The cables prove again that the US, the most powerful democracy, is on our side. On Britain's side. On the side of those who think that democracy and liberty are important and need to be argued for and defended. They haven't been lying to us. They haven't been doing things that are against our interests.


That, I'm reliably informed is our Aaro, and not a febrile parody. From Aaro's old newspaper, tehgrauniad: WikiLeaks cables: Secret deal let Americans sidestep cluster bomb ban.

Gordon Brown, as prime minister, had swung his political weight in 2008 behind the treaty to ban the use and stockpiling of cluster bombs. Britain therefore signed it, contrary to earlier assurances made by British officials to their US counterparts.
...
[A leaked confidential account] shows that the two governments concocted the "concept" of allowing US forces to store their cluster weapons as "temporary exceptions" and on a "case-by-case" basis for specific military operations.


If I had two questions to put to DA they would be a) why does he prefer a treaty to be circumvented by unelected officials against the clear wishes of the then Prime Minister? and b) why someone who presents himself as a loyal, if occasionally reluctantly so, Labour member finds actual Labour policy so objectionable? I can't see any possible "peace-keeping" use of cluster bombs; you may as well give bobbies on the beat hand-grenades.

Title from Sweden's most successful export (assuming D2 doesn't correct me on this). Ironic given that Sweden is currently rather anti-liberty.

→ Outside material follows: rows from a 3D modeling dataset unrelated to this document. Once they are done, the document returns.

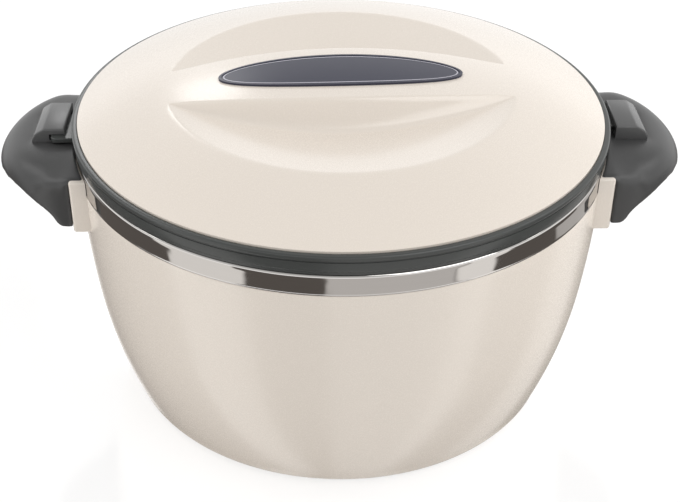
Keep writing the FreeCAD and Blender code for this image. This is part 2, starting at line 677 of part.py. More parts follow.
def lid_form(name, inset, bottom, edge):
    """The lid's domed form with its two finger scoops and the grip between them, drawn inset
    from the outside. Each scoop's floor is a shallow funnel that meets the dome on a circle."""
    lid = new_body(name)
    drop = "(%s)" % inset
    revolve(lid, name + "_floor", [
        ("0", bottom),
        (edge, bottom),
        (edge, "LidEdgeHeight - %s" % drop, "LidShoulderBend"),
        ("ScoopRadius", crown("ScoopRadius", "-" + drop)),
        ("ScoopFloorRadius", "ScoopFloorHeight - %s" % drop),
        ("0", "ScoopFloorHeight - %s" % drop),
    ])
    half = "(GripHalfWidth - %s)" % drop
    end = "(GripEndHalfWidth - %s)" % drop
    bend = "((GripHalfLength^2 + (GripHalfWidth - GripEndHalfWidth)^2)" \
           " / (2 * (GripHalfWidth - GripEndHalfWidth)))"
    extrude(lid, name + "_grip", "XY_Plane", [
        ("-GripHalfLength", "-" + end, bend),
        ("GripHalfLength", "-" + end),
        ("GripHalfLength", end, bend),
        ("-GripHalfLength", end),
    ], "LidCrown - LidEdgeHeight + 2", offset="LidCrown", down=True, taper="GripDraft")
    trim = revolve(lid, name + "_trim", [
        ("0", crown("0", "-" + drop)),
        ("0", "LidCrown + 20"),
        ("LidEdgeRadius + 20", "LidCrown + 20"),
        ("LidEdgeRadius + 20", "LidEdgeHeight - %s" % drop),
        ("LidEdgeRadius", "LidEdgeHeight - %s" % drop, "LidShoulderBend"),
        ("ScoopRadius", crown("ScoopRadius", "-" + drop), "(LidCrownBend - %s)" % drop),
    ], "PartDesign::Groove")
    return lid


outside = lid_form("cover_outside", "0", "RingLedge", "LidEdgeRadius")
inside = lid_form("cover_inside", "LidWall", "RingLedge - 5", "LidEdgeRadius - LidWall")
keep(turned(combine("Cut", "cover_solid", outside, inside), "LidTurn"), "lid_cover")

# The foam under the cover, and the steel panel that closes the lid below and dips into the
# bowl's mouth.
lid_fill = lid_form("lid_fill", "LidWall + FitGap", "RingLedge + SteelGauge + FitGap", "LidEdgeRadius - LidWall * 2")
keep(turned(lid_fill, "LidTurn"), "lid_foam")
panel = new_body("panel")
revolve(panel, "panel_sheet", [
    ("0", "PanelBottom"),
    ("PanelRadius - PanelCorner", "PanelBottom", "PanelCorner"),
    ("PanelRadius", "PanelBottom + PanelCorner"),
    ("PanelRadius", "RingLedge"),
    ("PanelFlangeRadius", "RingLedge"),
    ("PanelFlangeRadius", "RingLedge + SteelGauge"),
    ("PanelRadius - SteelGauge", "RingLedge + SteelGauge"),
    ("PanelRadius - SteelGauge", "PanelBottom + PanelCorner", "-(PanelCorner - SteelGauge)"),
    ("PanelRadius - PanelCorner", "PanelBottom + SteelGauge"),
    ("0", "PanelBottom + SteelGauge"),
])
keep(turned(panel, "LidTurn"), "lid_inner_plate")


def crown_shell(name, low, high):
    """A cap of even thickness that follows the crown."""
    cap = new_body(name)
    reach = "BadgeHalfLength + 5"
    revolve(cap, name + "_section", [
        ("0", crown("0", low)),
        ("0", crown("0", high), "-(LidCrownBend + (%s))" % high),
        (reach, crown(reach, high)),
        (reach, crown(reach, low), "(LidCrownBend + (%s))" % low),
    ])
    return cap


def badge_layer(name, inset, hole, low, high):
    plate = oval(name + "_plan", "BadgeHalfLength - (%s)" % inset, "BadgeHalfWidth - (%s)" % inset,
                 "LidRise * 2", z="LidEdgeHeight")
    if hole:
        inner = oval(name + "_hole", "BadgeHalfLength - (%s)" % hole, "BadgeHalfWidth - (%s)" % hole,
                     "LidRise * 2", z="LidEdgeHeight")
        plate = combine("Cut", name + "_outline", plate, inner)
    return combine("Common", name, plate, crown_shell(name + "_cap", low, high))


# The oval badge on the grip: a plain plate in a narrow raised frame.
keep(turned(badge_layer("badge_plate", "BadgeFrameWidth + FitGap / 2", None, "FitGap / 4", "BadgeThickness"),
            "LidTurn"), "lid_badge")
keep(turned(badge_layer("badge_edge", "0", "BadgeFrameWidth", "FitGap / 4",
                        "BadgeThickness + BadgeFrameRise"), "LidTurn"), "badge_frame")

doc.recompute()

for item in doc.Objects:
    if "Invalid" in item.State or "Error" in item.State:
        raise RuntimeError("%s is %s" % (item.Name, item.State))
for piece in NODES:
    shape = piece.Shape
    if shape.isNull() or not shape.isValid() or not shape.Solids:
        raise RuntimeError("%s has no valid solid" % piece.Label)

os.makedirs("parts", exist_ok=True)
for piece in NODES:
    piece.Shape.exportStep("parts/%s.step" % piece.Label)
    print(piece.Label, len(piece.Shape.Solids), round(piece.Shape.Volume, 1))
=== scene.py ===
import bpy
import bmesh
import math
from mathutils import Matrix, Vector


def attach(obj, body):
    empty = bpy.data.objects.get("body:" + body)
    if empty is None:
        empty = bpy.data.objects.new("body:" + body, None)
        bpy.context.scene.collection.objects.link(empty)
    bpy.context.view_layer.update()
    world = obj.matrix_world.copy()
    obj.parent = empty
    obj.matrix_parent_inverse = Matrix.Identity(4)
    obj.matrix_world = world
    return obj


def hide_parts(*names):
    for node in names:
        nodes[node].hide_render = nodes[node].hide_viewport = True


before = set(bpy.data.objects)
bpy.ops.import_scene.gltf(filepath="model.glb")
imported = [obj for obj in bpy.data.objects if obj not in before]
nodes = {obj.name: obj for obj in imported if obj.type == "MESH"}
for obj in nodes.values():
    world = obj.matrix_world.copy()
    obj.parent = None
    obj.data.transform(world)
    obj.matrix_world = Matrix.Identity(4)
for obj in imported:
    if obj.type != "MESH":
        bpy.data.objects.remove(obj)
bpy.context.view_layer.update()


# The outer shell is moulded in glossy cream plastic: a bowl-shaped wall on a foot ring, with a
# thin lip above that goes up inside the steel rim, and a flat-faced pad at each side for a
# handle. The wall is turned from one section whose corners are eased before it is spun.
millimetre, merge_distance, steps_round = 0.001, 0.001, 256
flattest_corner, corner_room, crease = math.radians(150), 2.2, 35


def turned(name, section, ease=0.25):
    """Spin a closed section, in millimetres, round the pot's axis. A point is (radius, height);
    a swing is (centre radius, centre height, degrees, pieces) and carries on from the last point.
    Corners that have room for it are eased by the given length."""
    bm = bmesh.new()
    first = bm.verts.new((section[0][0], 0, section[0][1]))
    last = first
    for item in section[1:]:
        if len(item) == 2:
            point = bm.verts.new((item[0], 0, item[1]))
            bm.edges.new((last, point))
            last = point
            continue
        swung = bmesh.ops.spin(bm, geom=[last], axis=(0, -1, 0), cent=(item[0], 0, item[1]),
                               angle=math.radians(item[2]), steps=item[3])
        last = [part for part in swung["geom_last"] if isinstance(part, bmesh.types.BMVert)][0]
    on_axis = 1e-6
    if abs(last.co.x) > on_axis or abs(first.co.x) > on_axis:
        bm.edges.new((last, first))
    corners = []
    for point in bm.verts:
        if len(point.link_edges) == 2:
            arms = [edge.other_vert(point).co - point.co for edge in point.link_edges]
            shorter = min(arm.length for arm in arms)
            if arms[0].angle(arms[1]) < flattest_corner and shorter > ease * corner_room:
                corners.append(point)
    bmesh.ops.bevel(bm, geom=corners, affect="VERTICES", offset=ease, segments=3, profile=0.5, material=-1)
    bmesh.ops.spin(bm, geom=bm.verts[:] + bm.edges[:], axis=(0, 0, 1), cent=(0, 0, 0),
                   angle=math.tau, steps=steps_round, use_merge=True)
    bmesh.ops.remove_doubles(bm, verts=bm.verts, dist=merge_distance)
    bmesh.ops.recalc_face_normals(bm, faces=bm.faces)
    return finished(name, bm)


def placed(name, mesh):
    """Put a mesh into the scene as an object at the origin."""
    piece = bpy.data.objects.new(name, mesh)
    bpy.context.scene.collection.objects.link(piece)
    return piece


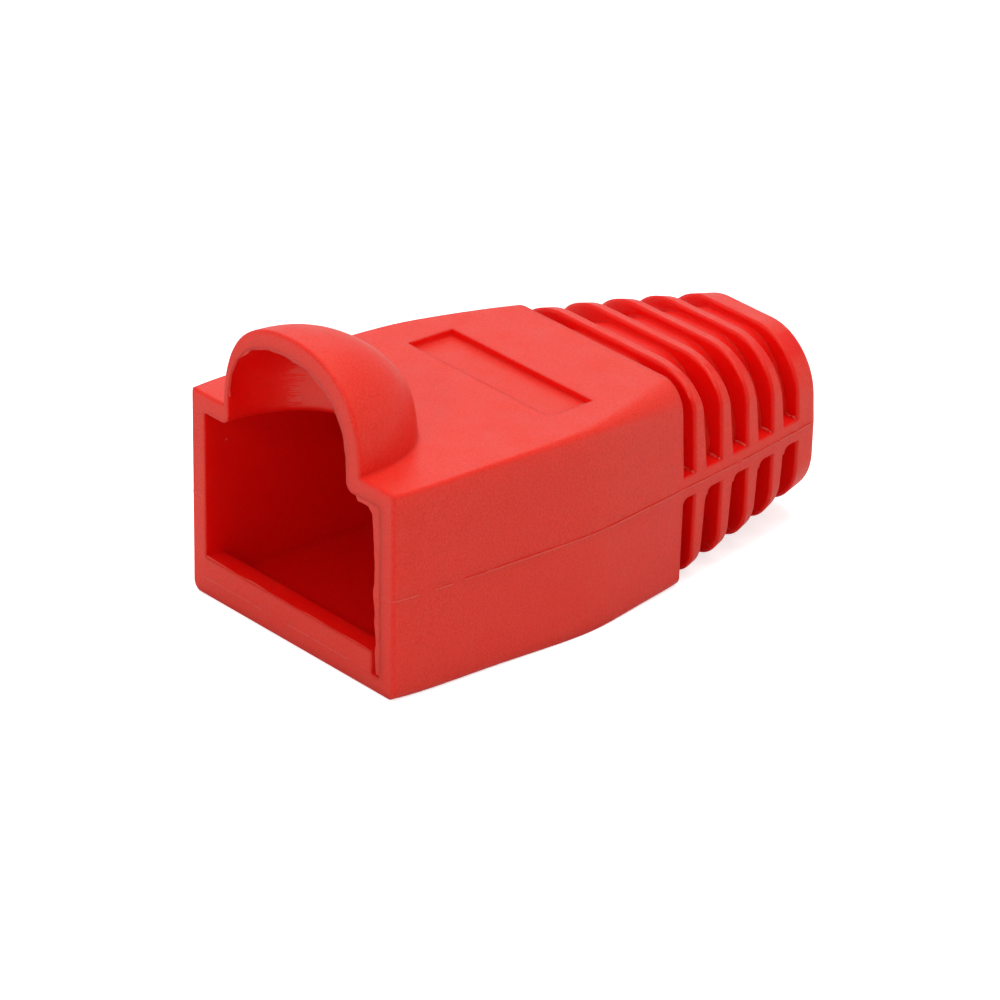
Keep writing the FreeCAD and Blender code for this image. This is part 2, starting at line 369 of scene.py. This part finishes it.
def addPartingMasks(tree, at):
    # a step painted dark as shade, with a painted highlight on the edge under it, broken here and there,
    # on the outside only
    y = at["y"]
    sides = ramp(tree, at["across"], *partingLine["bodySide"])
    tailSides = allOf(tree, ramp(tree, y, *partingLine["tailFrom"]),
                      ramp(tree, at["across"], *partingLine["tailSide"]))
    strength = calculate(tree, "MAXIMUM", at["sideways"],
                         scaled(tree, at["forwards"], partingLine["frontStrength"]))
    breaks = noiseOn(tree, at["inMm"], partingLine["breakScale"])
    strength = allOf(tree, strength, ramp(tree, breaks, *partingLine["breaks"]),
                     calculate(tree, "MAXIMUM", sides, tailSides))
    fade = partingLine["gapFade"]
    for middle, half in partingLine["gaps"]:
        start, end = middle - half, middle + half
        gap = allOf(tree, ramp(tree, y, start - fade, start + fade), ramp(tree, y, end + fade, end - fade))
        strength = allOf(tree, strength, allBut(tree, gap))
    faded = calculate(tree, "MAXIMUM", ramp(tree, y, *partingLine["full"]), partingLine["pale"])
    height, half = partingLine["height"], partingLine["halfWidth"]
    stepShade = allOf(tree, strength, faded, band(tree, at["rise"], height, half))
    edgeHighlight = allOf(tree, strength, band(tree, at["rise"], height - partingLine["edgeDrop"] * half, half))
    return stepShade, edgeHighlight


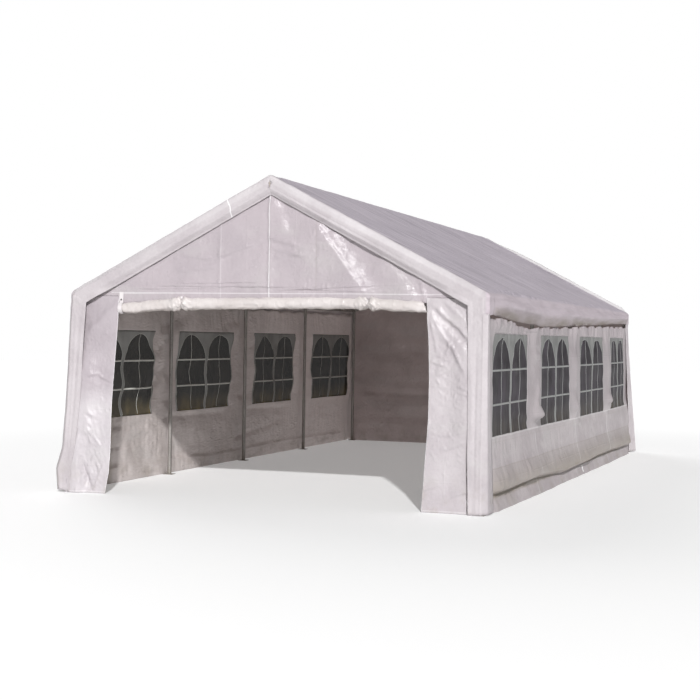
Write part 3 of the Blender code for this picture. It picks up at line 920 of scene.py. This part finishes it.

PS Before anyone suggests that I'm the one being a hypocrite here as I oppose many of the policies of the Coalition (such as tuition fees; I support the students and agree with what they're saying), I'm not advocating turning over government policy in the dark. I want there to be an education bill which is thrashed out in Parliament, recorded on parliamentary tv, in Hansard, and by sketch writers. Our elected representatives, including David Miliband, really aren't doing a good job of representing us if they pretend to be for one policy while pursuing another.